What is asked> Reproduce the span that opens at the line containing "function addPart(name, geometry, material)" and closes at the line containing "in imported if", both lines included, without alteration and without any other line.

Data>
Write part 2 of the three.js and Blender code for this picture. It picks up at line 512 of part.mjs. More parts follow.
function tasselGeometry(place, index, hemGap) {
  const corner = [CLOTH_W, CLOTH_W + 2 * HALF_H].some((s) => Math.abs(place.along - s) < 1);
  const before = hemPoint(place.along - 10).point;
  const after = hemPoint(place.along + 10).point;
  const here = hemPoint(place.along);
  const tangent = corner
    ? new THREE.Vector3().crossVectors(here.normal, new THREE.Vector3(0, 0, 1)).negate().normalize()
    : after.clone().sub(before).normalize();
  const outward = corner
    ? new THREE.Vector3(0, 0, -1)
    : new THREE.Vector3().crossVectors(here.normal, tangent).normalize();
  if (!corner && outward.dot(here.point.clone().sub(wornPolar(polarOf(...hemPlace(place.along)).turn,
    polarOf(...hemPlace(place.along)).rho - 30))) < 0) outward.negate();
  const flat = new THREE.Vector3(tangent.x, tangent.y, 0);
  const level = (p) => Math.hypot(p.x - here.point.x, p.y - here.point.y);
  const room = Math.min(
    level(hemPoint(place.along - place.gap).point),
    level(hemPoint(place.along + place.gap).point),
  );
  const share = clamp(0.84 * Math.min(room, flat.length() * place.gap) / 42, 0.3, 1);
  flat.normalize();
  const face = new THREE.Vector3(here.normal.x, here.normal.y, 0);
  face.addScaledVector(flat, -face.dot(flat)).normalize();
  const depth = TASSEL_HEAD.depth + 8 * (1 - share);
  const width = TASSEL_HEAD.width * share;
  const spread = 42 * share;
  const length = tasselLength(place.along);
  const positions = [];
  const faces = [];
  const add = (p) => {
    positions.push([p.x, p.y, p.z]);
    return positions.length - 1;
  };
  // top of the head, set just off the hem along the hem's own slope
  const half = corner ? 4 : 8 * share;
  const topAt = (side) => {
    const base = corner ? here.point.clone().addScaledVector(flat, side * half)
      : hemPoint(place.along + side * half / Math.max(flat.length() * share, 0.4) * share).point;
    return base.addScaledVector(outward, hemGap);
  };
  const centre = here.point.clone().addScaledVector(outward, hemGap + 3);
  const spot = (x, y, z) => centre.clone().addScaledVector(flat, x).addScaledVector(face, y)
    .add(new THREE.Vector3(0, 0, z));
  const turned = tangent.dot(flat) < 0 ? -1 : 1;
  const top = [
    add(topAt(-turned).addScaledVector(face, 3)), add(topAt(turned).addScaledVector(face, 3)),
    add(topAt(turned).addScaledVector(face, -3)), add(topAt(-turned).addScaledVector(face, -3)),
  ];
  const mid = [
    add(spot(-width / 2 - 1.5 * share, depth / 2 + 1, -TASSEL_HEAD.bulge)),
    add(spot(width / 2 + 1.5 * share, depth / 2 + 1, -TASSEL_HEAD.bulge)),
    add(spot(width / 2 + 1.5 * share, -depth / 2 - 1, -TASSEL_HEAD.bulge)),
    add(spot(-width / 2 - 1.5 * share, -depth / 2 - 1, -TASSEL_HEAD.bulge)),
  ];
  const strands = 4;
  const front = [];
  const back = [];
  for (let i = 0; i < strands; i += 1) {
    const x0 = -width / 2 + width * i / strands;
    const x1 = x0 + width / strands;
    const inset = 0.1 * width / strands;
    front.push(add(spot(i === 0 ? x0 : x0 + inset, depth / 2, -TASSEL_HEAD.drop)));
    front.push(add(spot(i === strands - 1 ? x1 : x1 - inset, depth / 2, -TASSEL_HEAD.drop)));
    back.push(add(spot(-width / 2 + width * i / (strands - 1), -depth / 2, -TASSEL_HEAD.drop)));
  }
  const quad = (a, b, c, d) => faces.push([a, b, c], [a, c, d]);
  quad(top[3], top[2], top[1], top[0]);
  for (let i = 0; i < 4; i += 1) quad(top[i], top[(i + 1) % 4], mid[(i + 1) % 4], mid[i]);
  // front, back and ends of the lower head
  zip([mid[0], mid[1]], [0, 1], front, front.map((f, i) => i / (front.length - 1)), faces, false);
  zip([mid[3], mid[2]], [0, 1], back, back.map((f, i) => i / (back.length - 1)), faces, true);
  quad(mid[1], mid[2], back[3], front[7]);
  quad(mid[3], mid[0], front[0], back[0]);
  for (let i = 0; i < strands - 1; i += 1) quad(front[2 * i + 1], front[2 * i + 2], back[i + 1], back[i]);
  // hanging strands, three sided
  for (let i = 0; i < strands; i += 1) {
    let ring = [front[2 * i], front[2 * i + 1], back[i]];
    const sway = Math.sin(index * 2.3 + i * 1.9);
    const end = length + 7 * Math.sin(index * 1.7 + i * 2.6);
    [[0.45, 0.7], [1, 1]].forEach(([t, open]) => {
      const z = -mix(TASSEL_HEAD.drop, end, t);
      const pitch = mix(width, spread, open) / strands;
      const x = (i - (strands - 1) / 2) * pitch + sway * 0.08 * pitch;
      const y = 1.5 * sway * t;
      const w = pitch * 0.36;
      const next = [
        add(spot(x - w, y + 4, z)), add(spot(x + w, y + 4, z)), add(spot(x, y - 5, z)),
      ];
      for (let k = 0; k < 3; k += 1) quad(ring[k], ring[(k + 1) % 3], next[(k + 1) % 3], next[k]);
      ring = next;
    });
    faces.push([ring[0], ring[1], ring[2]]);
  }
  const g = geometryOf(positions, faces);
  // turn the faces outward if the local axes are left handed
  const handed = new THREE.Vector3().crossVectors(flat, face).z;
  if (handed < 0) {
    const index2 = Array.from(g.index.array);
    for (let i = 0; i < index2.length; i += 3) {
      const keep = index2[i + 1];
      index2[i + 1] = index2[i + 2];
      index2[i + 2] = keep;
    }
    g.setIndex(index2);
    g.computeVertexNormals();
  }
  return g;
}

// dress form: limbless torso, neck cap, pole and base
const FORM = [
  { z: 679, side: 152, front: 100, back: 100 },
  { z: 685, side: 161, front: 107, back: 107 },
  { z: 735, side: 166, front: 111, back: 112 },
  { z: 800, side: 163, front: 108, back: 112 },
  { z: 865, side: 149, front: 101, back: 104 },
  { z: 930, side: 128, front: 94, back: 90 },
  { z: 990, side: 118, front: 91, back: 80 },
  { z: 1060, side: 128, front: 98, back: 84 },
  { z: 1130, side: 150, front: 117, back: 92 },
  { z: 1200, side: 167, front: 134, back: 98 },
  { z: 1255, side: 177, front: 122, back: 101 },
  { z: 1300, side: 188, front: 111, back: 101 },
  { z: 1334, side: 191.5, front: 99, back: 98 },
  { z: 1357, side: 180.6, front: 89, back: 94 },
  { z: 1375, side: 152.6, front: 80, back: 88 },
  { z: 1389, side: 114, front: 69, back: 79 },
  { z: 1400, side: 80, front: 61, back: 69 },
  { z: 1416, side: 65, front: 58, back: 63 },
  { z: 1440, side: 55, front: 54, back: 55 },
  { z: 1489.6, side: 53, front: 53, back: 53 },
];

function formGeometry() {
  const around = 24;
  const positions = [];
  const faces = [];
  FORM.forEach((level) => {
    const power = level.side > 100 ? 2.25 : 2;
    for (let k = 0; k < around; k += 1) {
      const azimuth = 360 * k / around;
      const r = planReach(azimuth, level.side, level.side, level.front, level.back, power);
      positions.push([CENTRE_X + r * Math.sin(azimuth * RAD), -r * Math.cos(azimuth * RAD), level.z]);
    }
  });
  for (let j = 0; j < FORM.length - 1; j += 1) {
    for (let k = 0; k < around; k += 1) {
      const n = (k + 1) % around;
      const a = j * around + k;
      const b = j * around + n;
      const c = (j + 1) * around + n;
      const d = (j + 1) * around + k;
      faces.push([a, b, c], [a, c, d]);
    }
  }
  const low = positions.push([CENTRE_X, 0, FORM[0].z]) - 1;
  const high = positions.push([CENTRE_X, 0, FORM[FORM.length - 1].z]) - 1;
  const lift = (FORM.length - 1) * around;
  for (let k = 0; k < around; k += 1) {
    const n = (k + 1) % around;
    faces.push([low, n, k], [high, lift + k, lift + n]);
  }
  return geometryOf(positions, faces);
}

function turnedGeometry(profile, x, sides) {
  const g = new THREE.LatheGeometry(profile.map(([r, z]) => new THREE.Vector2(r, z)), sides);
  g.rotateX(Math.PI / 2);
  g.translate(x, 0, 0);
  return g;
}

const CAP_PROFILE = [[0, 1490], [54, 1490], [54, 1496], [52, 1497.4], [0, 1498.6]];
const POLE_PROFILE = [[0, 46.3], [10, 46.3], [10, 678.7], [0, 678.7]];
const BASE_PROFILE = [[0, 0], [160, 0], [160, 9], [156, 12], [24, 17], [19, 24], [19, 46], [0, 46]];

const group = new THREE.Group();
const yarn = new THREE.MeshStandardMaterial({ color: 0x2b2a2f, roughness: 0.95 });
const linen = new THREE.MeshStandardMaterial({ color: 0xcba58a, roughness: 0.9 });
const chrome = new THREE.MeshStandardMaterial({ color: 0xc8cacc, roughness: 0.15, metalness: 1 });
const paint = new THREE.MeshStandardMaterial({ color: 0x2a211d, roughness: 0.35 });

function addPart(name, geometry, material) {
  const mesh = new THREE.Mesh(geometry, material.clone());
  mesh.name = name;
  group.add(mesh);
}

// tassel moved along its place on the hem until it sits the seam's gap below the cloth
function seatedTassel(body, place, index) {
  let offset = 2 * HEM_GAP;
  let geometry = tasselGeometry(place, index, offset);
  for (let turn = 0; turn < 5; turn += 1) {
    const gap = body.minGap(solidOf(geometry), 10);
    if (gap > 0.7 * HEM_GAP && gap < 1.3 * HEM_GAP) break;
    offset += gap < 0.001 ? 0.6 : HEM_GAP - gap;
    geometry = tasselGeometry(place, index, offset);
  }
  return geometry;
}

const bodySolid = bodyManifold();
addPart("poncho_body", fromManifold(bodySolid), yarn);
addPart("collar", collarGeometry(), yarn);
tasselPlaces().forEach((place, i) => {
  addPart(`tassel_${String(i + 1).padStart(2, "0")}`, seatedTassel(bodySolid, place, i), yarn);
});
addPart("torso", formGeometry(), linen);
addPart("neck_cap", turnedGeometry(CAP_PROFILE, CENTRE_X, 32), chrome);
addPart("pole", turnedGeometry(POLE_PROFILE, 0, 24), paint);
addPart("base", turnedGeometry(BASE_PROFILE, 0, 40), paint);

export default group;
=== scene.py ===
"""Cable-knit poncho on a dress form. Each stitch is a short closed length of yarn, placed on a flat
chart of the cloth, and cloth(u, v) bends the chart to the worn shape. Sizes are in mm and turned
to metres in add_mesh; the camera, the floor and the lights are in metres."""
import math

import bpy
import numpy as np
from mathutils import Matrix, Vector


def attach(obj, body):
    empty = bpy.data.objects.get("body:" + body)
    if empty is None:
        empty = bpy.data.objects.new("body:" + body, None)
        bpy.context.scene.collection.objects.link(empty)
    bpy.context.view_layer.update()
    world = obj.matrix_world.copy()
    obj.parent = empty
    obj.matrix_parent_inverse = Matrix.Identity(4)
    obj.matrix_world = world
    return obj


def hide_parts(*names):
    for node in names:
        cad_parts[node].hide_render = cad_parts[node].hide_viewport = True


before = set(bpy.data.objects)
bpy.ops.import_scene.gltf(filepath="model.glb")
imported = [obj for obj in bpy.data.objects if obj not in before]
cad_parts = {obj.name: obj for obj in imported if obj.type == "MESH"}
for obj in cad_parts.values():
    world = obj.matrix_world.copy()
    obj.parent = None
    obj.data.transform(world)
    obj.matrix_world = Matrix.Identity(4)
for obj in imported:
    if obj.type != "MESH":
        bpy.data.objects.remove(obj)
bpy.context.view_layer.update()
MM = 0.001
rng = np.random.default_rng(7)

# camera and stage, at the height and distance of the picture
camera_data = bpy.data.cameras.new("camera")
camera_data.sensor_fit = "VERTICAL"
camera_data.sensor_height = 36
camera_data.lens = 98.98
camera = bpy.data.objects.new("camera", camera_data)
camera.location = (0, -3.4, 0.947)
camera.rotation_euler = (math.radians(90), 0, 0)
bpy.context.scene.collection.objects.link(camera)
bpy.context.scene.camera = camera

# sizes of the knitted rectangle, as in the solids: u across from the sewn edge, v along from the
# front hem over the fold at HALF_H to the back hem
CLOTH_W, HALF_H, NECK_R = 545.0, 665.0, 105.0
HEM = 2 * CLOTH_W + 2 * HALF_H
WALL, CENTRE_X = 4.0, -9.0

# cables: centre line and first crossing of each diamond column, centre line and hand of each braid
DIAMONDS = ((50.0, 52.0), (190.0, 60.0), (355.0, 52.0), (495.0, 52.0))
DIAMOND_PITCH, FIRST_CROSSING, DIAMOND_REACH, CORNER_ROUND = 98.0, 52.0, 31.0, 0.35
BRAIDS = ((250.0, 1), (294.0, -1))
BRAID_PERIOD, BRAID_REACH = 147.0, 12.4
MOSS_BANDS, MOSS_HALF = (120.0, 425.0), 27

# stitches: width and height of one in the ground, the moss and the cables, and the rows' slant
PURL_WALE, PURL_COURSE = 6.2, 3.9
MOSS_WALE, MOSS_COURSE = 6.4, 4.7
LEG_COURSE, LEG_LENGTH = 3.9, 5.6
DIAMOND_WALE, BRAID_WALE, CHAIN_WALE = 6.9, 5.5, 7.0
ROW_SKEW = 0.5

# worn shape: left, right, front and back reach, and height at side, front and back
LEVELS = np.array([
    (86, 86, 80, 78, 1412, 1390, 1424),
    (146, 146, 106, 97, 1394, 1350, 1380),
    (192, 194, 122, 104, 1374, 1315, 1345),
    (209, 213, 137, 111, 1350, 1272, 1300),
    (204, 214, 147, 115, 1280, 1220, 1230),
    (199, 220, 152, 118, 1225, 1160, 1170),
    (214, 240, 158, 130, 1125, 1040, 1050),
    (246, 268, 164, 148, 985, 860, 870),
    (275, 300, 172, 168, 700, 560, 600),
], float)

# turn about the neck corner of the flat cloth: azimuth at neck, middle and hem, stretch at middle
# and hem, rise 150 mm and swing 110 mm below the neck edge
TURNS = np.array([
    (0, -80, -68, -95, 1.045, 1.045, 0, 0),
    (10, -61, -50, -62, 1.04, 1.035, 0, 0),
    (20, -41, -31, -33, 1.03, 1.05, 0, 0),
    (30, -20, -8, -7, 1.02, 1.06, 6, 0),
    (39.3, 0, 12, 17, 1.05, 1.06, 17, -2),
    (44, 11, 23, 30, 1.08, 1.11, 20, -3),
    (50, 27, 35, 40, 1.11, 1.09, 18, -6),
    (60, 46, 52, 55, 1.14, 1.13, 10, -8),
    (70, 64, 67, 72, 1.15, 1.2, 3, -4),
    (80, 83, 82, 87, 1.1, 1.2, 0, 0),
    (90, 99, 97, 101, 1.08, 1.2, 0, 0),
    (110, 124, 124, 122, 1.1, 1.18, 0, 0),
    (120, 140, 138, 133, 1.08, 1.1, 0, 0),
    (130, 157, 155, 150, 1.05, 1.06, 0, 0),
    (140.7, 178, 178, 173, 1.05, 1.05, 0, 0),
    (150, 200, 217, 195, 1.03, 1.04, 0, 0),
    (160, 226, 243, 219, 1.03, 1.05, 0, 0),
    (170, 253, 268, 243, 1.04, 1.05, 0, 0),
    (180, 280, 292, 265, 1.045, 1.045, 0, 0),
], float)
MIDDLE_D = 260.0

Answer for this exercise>
function addPart(name, geometry, material) {
  const mesh = new THREE.Mesh(geometry, material.clone());
  mesh.name = name;
  group.add(mesh);
}

// tassel moved along its place on the hem until it sits the seam's gap below the cloth
function seatedTassel(body, place, index) {
  let offset = 2 * HEM_GAP;
  let geometry = tasselGeometry(place, index, offset);
  for (let turn = 0; turn < 5; turn += 1) {
    const gap = body.minGap(solidOf(geometry), 10);
    if (gap > 0.7 * HEM_GAP && gap < 1.3 * HEM_GAP) break;
    offset += gap < 0.001 ? 0.6 : HEM_GAP - gap;
    geometry = tasselGeometry(place, index, offset);
  }
  return geometry;
}

const bodySolid = bodyManifold();
addPart("poncho_body", fromManifold(bodySolid), yarn);
addPart("collar", collarGeometry(), yarn);
tasselPlaces().forEach((place, i) => {
  addPart(`tassel_${String(i + 1).padStart(2, "0")}`, seatedTassel(bodySolid, place, i), yarn);
});
addPart("torso", formGeometry(), linen);
addPart("neck_cap", turnedGeometry(CAP_PROFILE, CENTRE_X, 32), chrome);
addPart("pole", turnedGeometry(POLE_PROFILE, 0, 24), paint);
addPart("base", turnedGeometry(BASE_PROFILE, 0, 40), paint);

export default group;
=== scene.py ===
"""Cable-knit poncho on a dress form. Each stitch is a short closed length of yarn, placed on a flat
chart of the cloth, and cloth(u, v) bends the chart to the worn shape. Sizes are in mm and turned
to metres in add_mesh; the camera, the floor and the lights are in metres."""
import math

import bpy
import numpy as np
from mathutils import Matrix, Vector


def attach(obj, body):
    empty = bpy.data.objects.get("body:" + body)
    if empty is None:
        empty = bpy.data.objects.new("body:" + body, None)
        bpy.context.scene.collection.objects.link(empty)
    bpy.context.view_layer.update()
    world = obj.matrix_world.copy()
    obj.parent = empty
    obj.matrix_parent_inverse = Matrix.Identity(4)
    obj.matrix_world = world
    return obj


def hide_parts(*names):
    for node in names:
        cad_parts[node].hide_render = cad_parts[node].hide_viewport = True


before = set(bpy.data.objects)
bpy.ops.import_scene.gltf(filepath="model.glb")
imported = [obj for obj in bpy.data.objects if obj not in before]
cad_parts = {obj.name: obj for obj in imported if obj.type == "MESH"}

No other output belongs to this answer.